**Direction:** Write out each line exactly as it stands, please.

**Collected data:**
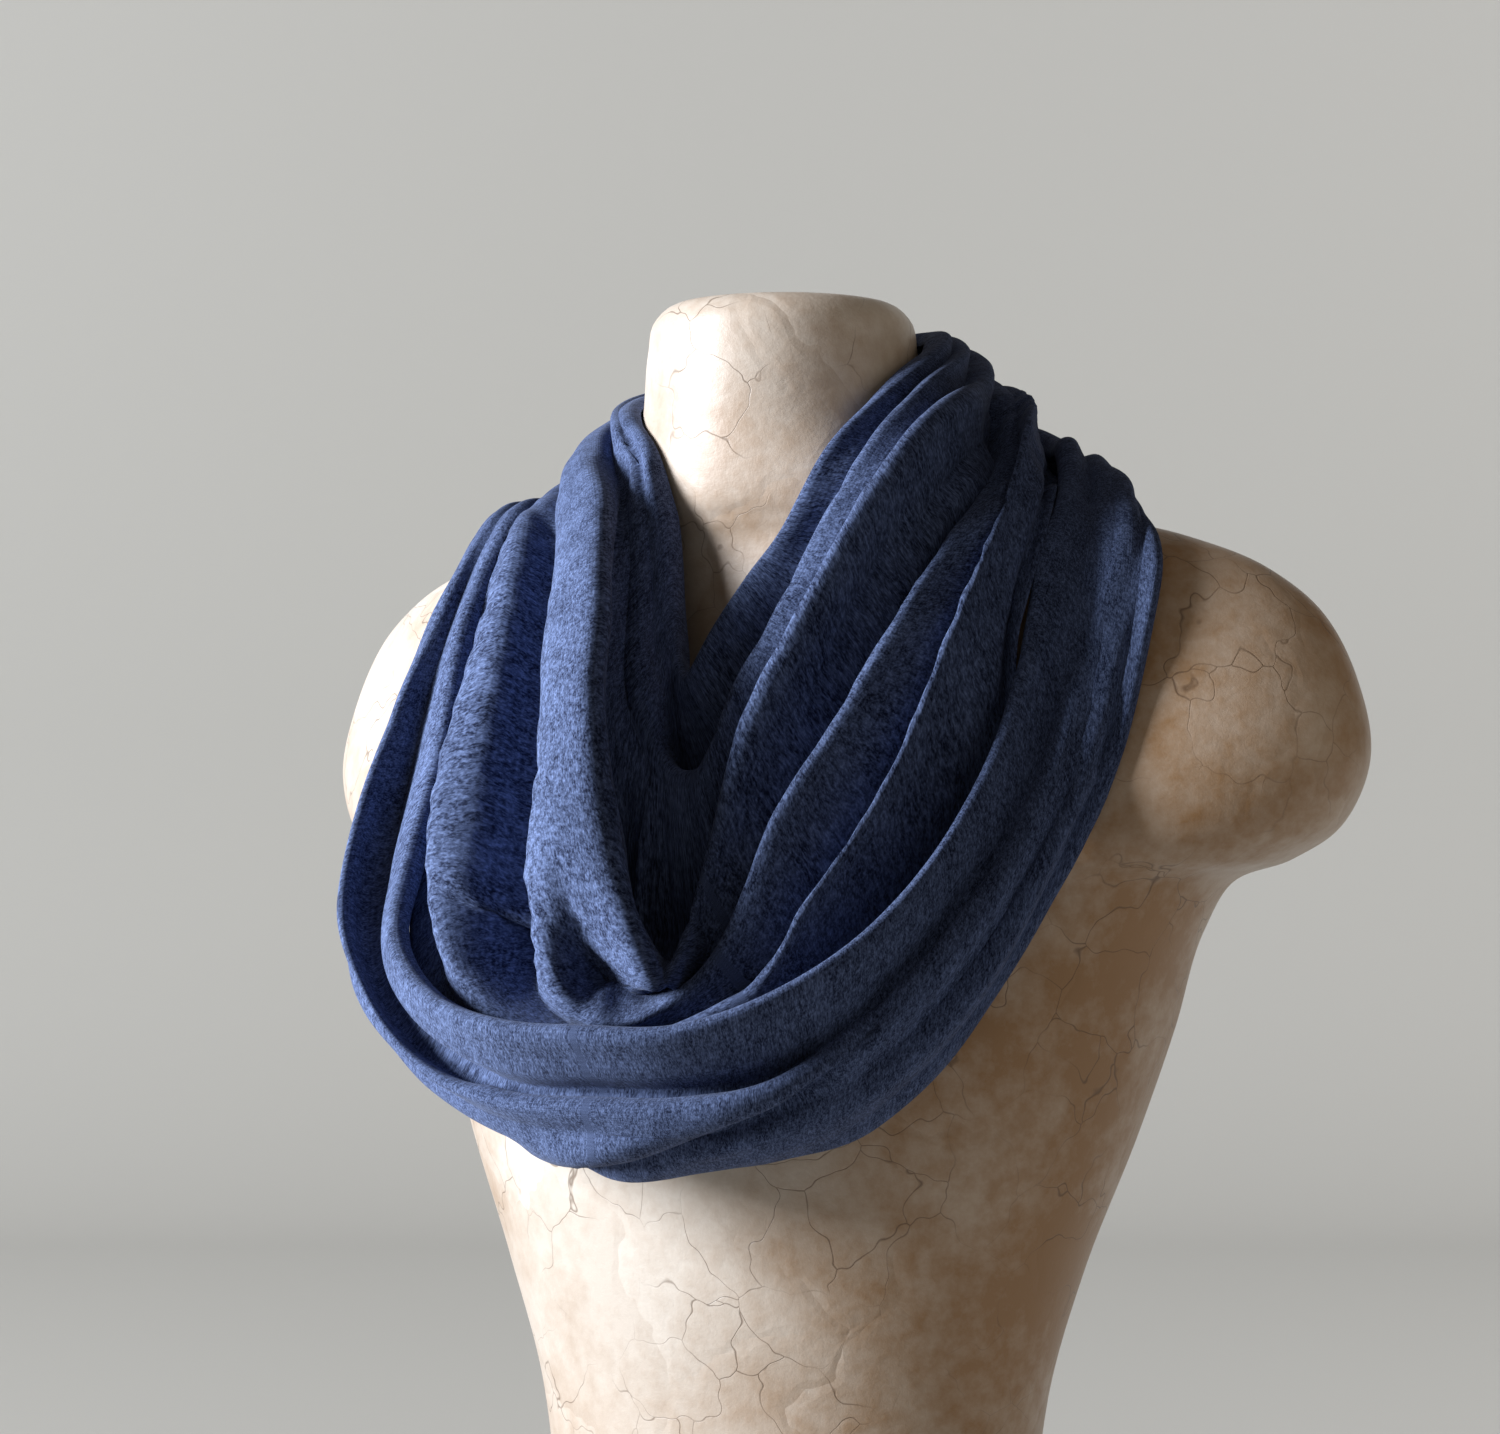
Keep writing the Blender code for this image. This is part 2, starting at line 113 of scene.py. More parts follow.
LOWER_WIND = (
    Lower("front", (8, 170, 382), (8, 161, 357), (8, 151, 341), (8, 132, 331)),
    Lower("front", (20, 171, 383), (20, 162, 358), (20, 151, 343), (20, 130, 335)),
    Lower("front", (32, 168, 396), (32, 161, 364), (32, 152, 348), (32, 130, 339)),
    Lower("right", (45, 159, 422), (45, 160, 388), (45, 151, 364), (46, 131, 350)),
    Lower("right", (60, 147, 469), (61, 158, 438), (61, 156, 410), (61, 141, 388)),
    Lower("right", (74, 133, 525), (76, 149, 503), (76, 159, 488), (76, 162, 470)),
    Lower("right", (84, 127, 561), (85, 140, 552), (85, 154, 549), (84, 166, 541)),
    Lower("right", (93, 120, 579), (95, 130, 575), (95, 139, 573), (94, 146, 566)),
    Lower("right", (106, 112, 595), (107, 120, 588), (107, 127, 582), (107, 133, 572)),
    Lower("back", (121, 108, 598), (121, 119, 591), (121, 128, 582), (121, 133, 567)),
    Lower("back", (150, 106, 608), (150, 120, 592), (151, 130, 564), (152, 131, 532)),
    Lower("back", (180, 106, 607), (180, 121, 588), (181, 130, 550), (182, 127, 506)),
    Lower("back", (212, 106, 602), (211, 119, 585), (210, 128, 560), (208, 130, 532)),
    Lower("left", (242, 107, 592), (241, 118, 587), (240, 128, 579), (240, 136, 566)),
    Lower("left", (262, 110, 583), (262, 122, 582), (262, 133, 582), (263, 142, 575)),
    Lower("left", (278, 117, 576), (278, 125, 573), (277, 132, 568), (276, 137, 560)),
    Lower("left", (291, 126, 533), (290, 140, 526), (287, 147, 519), (284, 154, 507)),
    Lower("left", (303, 131, 484), (301, 157, 470), (298, 164, 450), (294, 162, 428)),
    Lower("left", (314, 142, 446), (311, 166, 427), (309, 162, 402), (307, 148, 382)),
    Lower("left", (326, 156, 414), (325, 164, 393), (326, 152, 372), (326, 134, 356)),
    Lower("left", (342, 163, 391), (340, 161, 368), (341, 150, 356), (342, 131, 346)),
    Lower("front", (356, 168, 383), (354, 161, 358), (355, 150, 346), (355, 131, 337)),
)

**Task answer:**
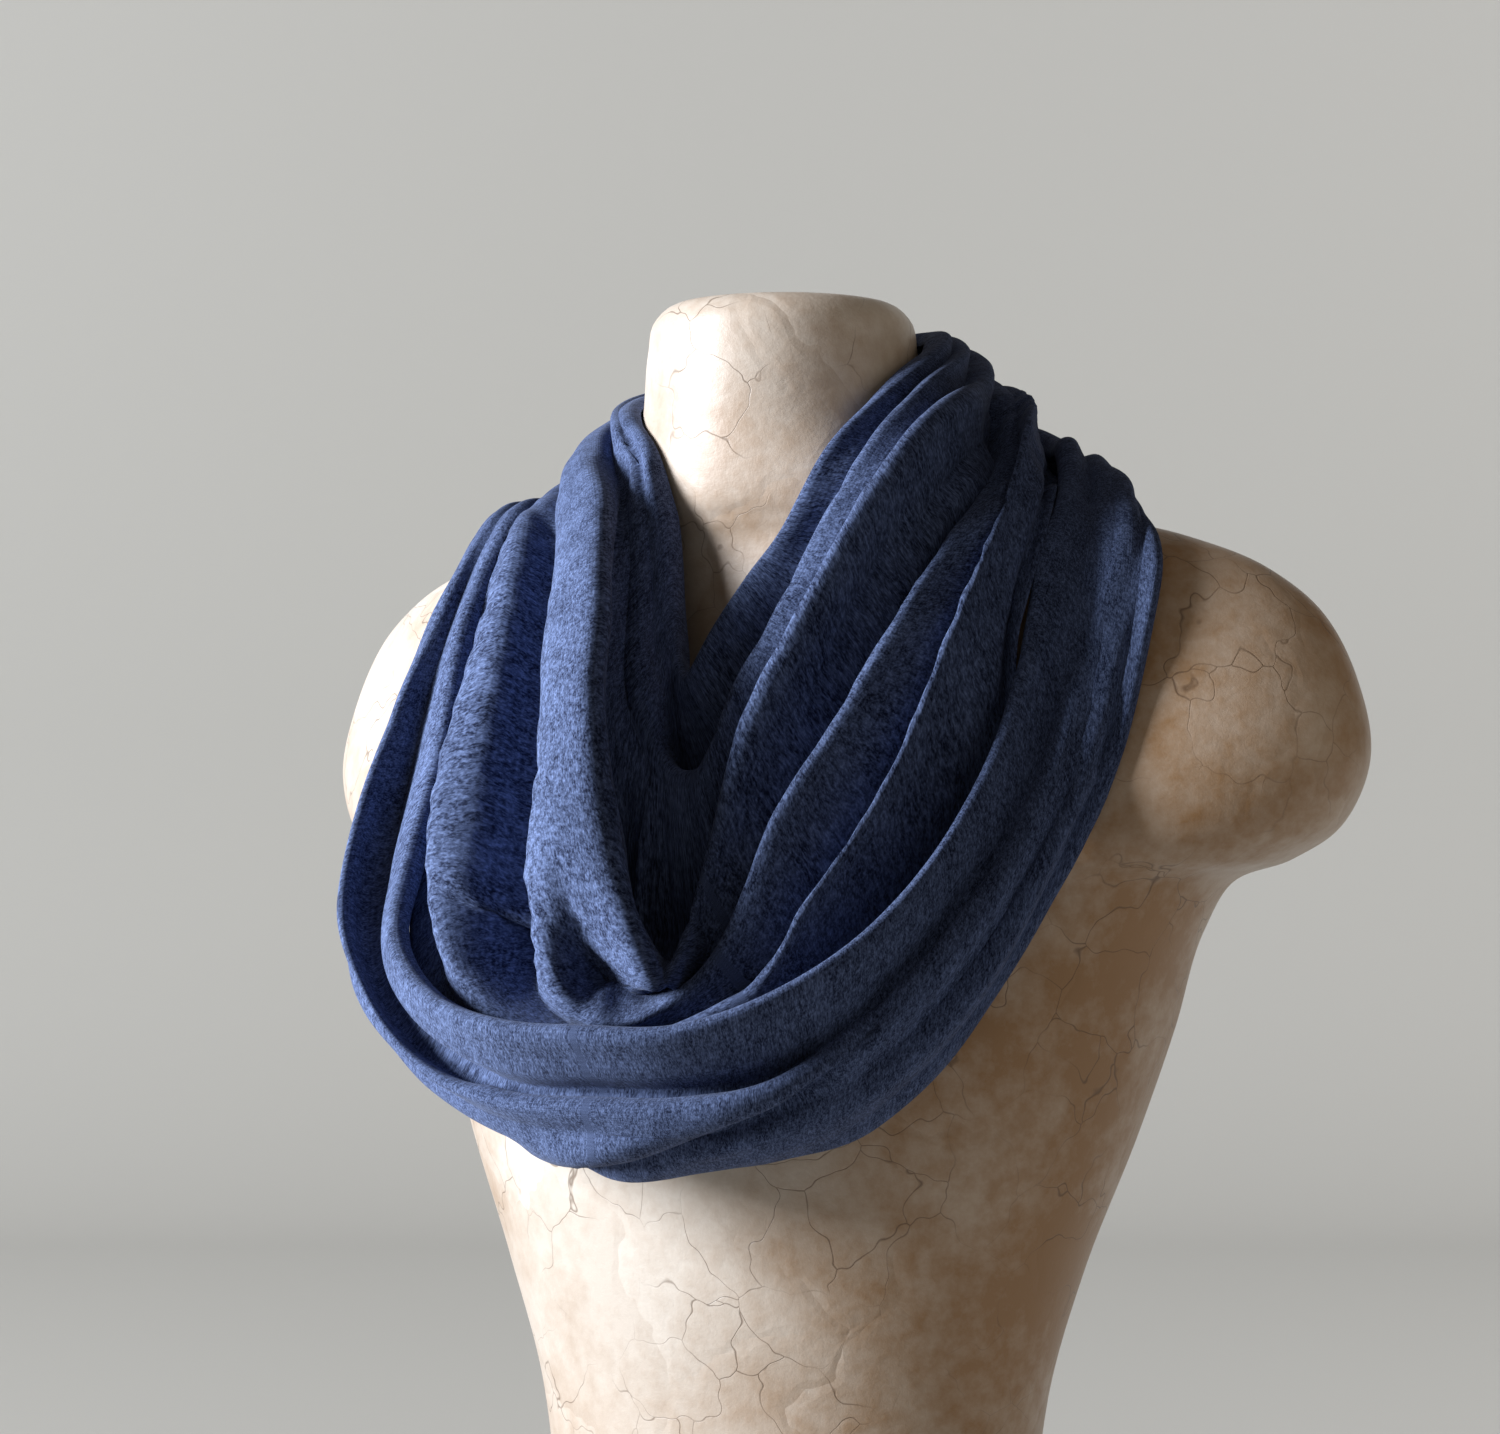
Keep writing the Blender code for this image. This is part 2, starting at line 113 of scene.py. More parts follow.
LOWER_WIND = (
    Lower("front", (8, 170, 382), (8, 161, 357), (8, 151, 341), (8, 132, 331)),
    Lower("front", (20, 171, 383), (20, 162, 358), (20, 151, 343), (20, 130, 335)),
    Lower("front", (32, 168, 396), (32, 161, 364), (32, 152, 348), (32, 130, 339)),
    Lower("right", (45, 159, 422), (45, 160, 388), (45, 151, 364), (46, 131, 350)),
    Lower("right", (60, 147, 469), (61, 158, 438), (61, 156, 410), (61, 141, 388)),
    Lower("right", (74, 133, 525), (76, 149, 503), (76, 159, 488), (76, 162, 470)),
    Lower("right", (84, 127, 561), (85, 140, 552), (85, 154, 549), (84, 166, 541)),
    Lower("right", (93, 120, 579), (95, 130, 575), (95, 139, 573), (94, 146, 566)),
    Lower("right", (106, 112, 595), (107, 120, 588), (107, 127, 582), (107, 133, 572)),
    Lower("back", (121, 108, 598), (121, 119, 591), (121, 128, 582), (121, 133, 567)),
    Lower("back", (150, 106, 608), (150, 120, 592), (151, 130, 564), (152, 131, 532)),
    Lower("back", (180, 106, 607), (180, 121, 588), (181, 130, 550), (182, 127, 506)),
    Lower("back", (212, 106, 602), (211, 119, 585), (210, 128, 560), (208, 130, 532)),
    Lower("left", (242, 107, 592), (241, 118, 587), (240, 128, 579), (240, 136, 566)),
    Lower("left", (262, 110, 583), (262, 122, 582), (262, 133, 582), (263, 142, 575)),
    Lower("left", (278, 117, 576), (278, 125, 573), (277, 132, 568), (276, 137, 560)),
    Lower("left", (291, 126, 533), (290, 140, 526), (287, 147, 519), (284, 154, 507)),
    Lower("left", (303, 131, 484), (301, 157, 470), (298, 164, 450), (294, 162, 428)),
    Lower("left", (314, 142, 446), (311, 166, 427), (309, 162, 402), (307, 148, 382)),
    Lower("left", (326, 156, 414), (325, 164, 393), (326, 152, 372), (326, 134, 356)),
    Lower("left", (342, 163, 391), (340, 161, 368), (341, 150, 356), (342, 131, 346)),
    Lower("front", (356, 168, 383), (354, 161, 358), (355, 150, 346), (355, 131, 337)),
)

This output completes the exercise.